───── Recorded data ─────

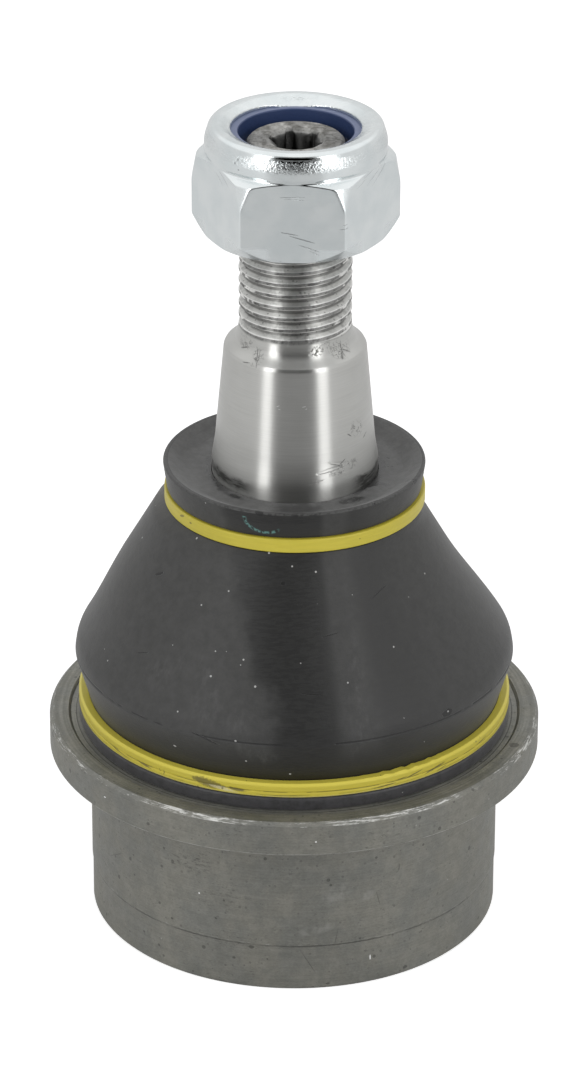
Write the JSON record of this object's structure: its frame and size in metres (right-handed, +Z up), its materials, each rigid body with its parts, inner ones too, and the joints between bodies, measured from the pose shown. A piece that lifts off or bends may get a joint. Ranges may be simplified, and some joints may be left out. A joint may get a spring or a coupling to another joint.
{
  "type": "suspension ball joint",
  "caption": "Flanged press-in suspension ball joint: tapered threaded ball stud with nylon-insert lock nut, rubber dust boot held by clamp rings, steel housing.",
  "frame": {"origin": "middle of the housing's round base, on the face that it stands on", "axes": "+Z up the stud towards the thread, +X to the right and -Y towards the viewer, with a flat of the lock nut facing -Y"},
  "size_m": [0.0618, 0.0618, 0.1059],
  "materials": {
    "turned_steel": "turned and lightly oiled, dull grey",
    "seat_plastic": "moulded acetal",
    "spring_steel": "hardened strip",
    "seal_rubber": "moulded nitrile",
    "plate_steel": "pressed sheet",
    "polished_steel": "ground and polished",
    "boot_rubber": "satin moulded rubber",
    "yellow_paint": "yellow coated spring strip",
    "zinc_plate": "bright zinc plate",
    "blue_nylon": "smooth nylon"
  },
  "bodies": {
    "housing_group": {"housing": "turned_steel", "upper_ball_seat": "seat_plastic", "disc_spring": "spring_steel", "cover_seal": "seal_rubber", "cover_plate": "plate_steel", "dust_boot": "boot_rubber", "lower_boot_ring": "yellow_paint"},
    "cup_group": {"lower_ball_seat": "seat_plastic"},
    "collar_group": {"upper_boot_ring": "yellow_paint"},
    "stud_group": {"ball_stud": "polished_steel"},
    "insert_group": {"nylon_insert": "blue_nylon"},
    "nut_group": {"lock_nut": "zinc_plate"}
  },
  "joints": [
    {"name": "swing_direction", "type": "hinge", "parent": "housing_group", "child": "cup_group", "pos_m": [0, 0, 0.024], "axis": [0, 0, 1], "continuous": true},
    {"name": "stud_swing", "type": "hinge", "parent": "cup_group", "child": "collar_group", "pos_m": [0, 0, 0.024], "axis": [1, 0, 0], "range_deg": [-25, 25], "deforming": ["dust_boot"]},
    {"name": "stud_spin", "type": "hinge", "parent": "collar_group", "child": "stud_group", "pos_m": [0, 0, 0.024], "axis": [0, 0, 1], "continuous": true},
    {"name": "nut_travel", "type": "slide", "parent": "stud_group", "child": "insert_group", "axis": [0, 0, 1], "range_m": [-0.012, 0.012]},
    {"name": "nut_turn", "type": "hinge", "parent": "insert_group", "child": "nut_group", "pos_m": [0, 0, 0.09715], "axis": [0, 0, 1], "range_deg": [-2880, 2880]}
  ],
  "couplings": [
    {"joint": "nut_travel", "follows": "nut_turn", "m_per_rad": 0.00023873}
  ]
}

─────

▶ _Instruction_: Write out the material exactly as given.

▶ _Solution_:
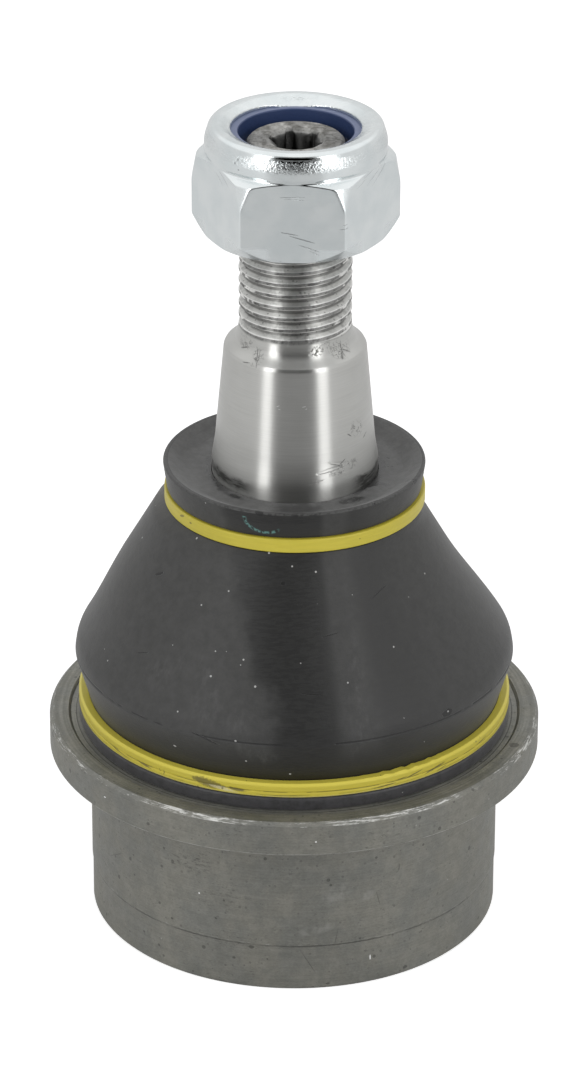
Write the JSON record of this object's structure: its frame and size in metres (right-handed, +Z up), its materials, each rigid body with its parts, inner ones too, and the joints between bodies, measured from the pose shown. A piece that lifts off or bends may get a joint. Ranges may be simplified, and some joints may be left out. A joint may get a spring or a coupling to another joint.
{
  "type": "suspension ball joint",
  "caption": "Flanged press-in suspension ball joint: tapered threaded ball stud with nylon-insert lock nut, rubber dust boot held by clamp rings, steel housing.",
  "frame": {"origin": "middle of the housing's round base, on the face that it stands on", "axes": "+Z up the stud towards the thread, +X to the right and -Y towards the viewer, with a flat of the lock nut facing -Y"},
  "size_m": [0.0618, 0.0618, 0.1059],
  "materials": {
    "turned_steel": "turned and lightly oiled, dull grey",
    "seat_plastic": "moulded acetal",
    "spring_steel": "hardened strip",
    "seal_rubber": "moulded nitrile",
    "plate_steel": "pressed sheet",
    "polished_steel": "ground and polished",
    "boot_rubber": "satin moulded rubber",
    "yellow_paint": "yellow coated spring strip",
    "zinc_plate": "bright zinc plate",
    "blue_nylon": "smooth nylon"
  },
  "bodies": {
    "housing_group": {"housing": "turned_steel", "upper_ball_seat": "seat_plastic", "disc_spring": "spring_steel", "cover_seal": "seal_rubber", "cover_plate": "plate_steel", "dust_boot": "boot_rubber", "lower_boot_ring": "yellow_paint"},
    "cup_group": {"lower_ball_seat": "seat_plastic"},
    "collar_group": {"upper_boot_ring": "yellow_paint"},
    "stud_group": {"ball_stud": "polished_steel"},
    "insert_group": {"nylon_insert": "blue_nylon"},
    "nut_group": {"lock_nut": "zinc_plate"}
  },
  "joints": [
    {"name": "swing_direction", "type": "hinge", "parent": "housing_group", "child": "cup_group", "pos_m": [0, 0, 0.024], "axis": [0, 0, 1], "continuous": true},
    {"name": "stud_swing", "type": "hinge", "parent": "cup_group", "child": "collar_group", "pos_m": [0, 0, 0.024], "axis": [1, 0, 0], "range_deg": [-25, 25], "deforming": ["dust_boot"]},
    {"name": "stud_spin", "type": "hinge", "parent": "collar_group", "child": "stud_group", "pos_m": [0, 0, 0.024], "axis": [0, 0, 1], "continuous": true},
    {"name": "nut_travel", "type": "slide", "parent": "stud_group", "child": "insert_group", "axis": [0, 0, 1], "range_m": [-0.012, 0.012]},
    {"name": "nut_turn", "type": "hinge", "parent": "insert_group", "child": "nut_group", "pos_m": [0, 0, 0.09715], "axis": [0, 0, 1], "range_deg": [-2880, 2880]}
  ],
  "couplings": [
    {"joint": "nut_travel", "follows": "nut_turn", "m_per_rad": 0.00023873}
  ]
}